While no source of the fires has been officially determined, one possibility was the dangerous active power lines combined with high mountain winds emanating from Hurricane Dora, a Category 4 storm located to the south of Maui in the Pacific Ocean.
Katrina and the Hawaiian wildfires have more in common than not. Both were impacted by climate change, which has grown dramatically worse between 2005 and 2023.
Regarding the potential impact of Katrina, Kerry Emanuel, Professor of Atmospheric Science at the Massachusetts Institute of Technology, stated in the scientific journal Nature in early August 2005, that “North Atlantic hurricane power was strongly correlated with the temperature of the tropical Atlantic during hurricane season, and that both had been increasing rapidly over the previous 30 years or so. It attributed these increases to a combination of natural climate oscillations and to global warming.”
Before the recent wildfires, Maui had already been suffering from a combination of a severe drought and high humidity, deadly precursors to wildfires.
Neo-colonialism and racism
Hurricane Katrina and the Maui wildfires have something else in common: They are both social disasters that expose historical and present-day issues of racism and national oppression that permeate every aspect of U.S. society.
Is it surprising that Native Hawaiians reported that the local government did next to nothing?

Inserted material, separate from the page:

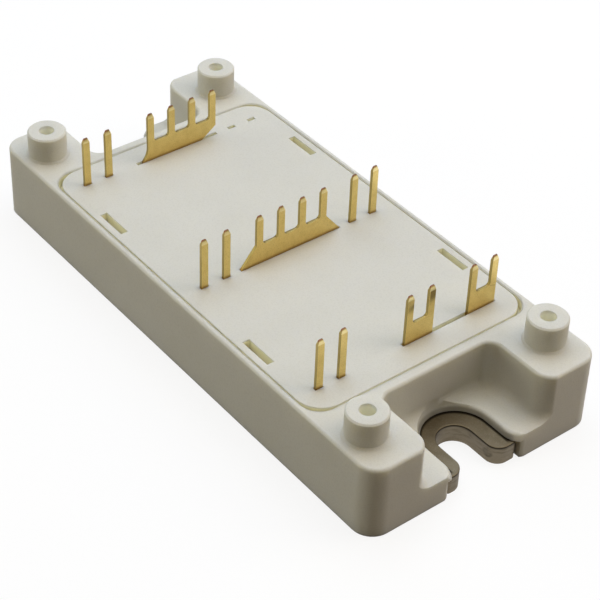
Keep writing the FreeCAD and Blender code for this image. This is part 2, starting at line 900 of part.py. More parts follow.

It did nothing to help evacuate people before the wildfires and provided little aid in the aftermath of the destruction.
Is it surprising that thousands of people were unable to escape Hurricane Katrina days before it landed due to apathy and unpreparedness by various levels of government — local, state and federal?
The lack of response in Hawaiʻi is similar to what happened during Katrina when the Federal Emergency Management Agency rightfully came under heavy fire for its lack of aid for the most marginalized people, especially in the Black community.
The Indigenous people in Hawaiʻi and the Black population both constitute internal nationally oppressed populations who have been historically occupied, exploited and repressed by white supremacy for centuries.
Hawaiʻi was colonized by the U.S. in 1893 before it became a U.S. state in 1959. Hawaiian lands are now dominated by at least 12 U.S. military bases and thousands of acres have been privatized by billionaires.
Black people were enslaved starting in 1619 and are still denied full democratic rights.
Both groupings deserve reparations as a result of all forms of institutionalized discrimination including environmental racism.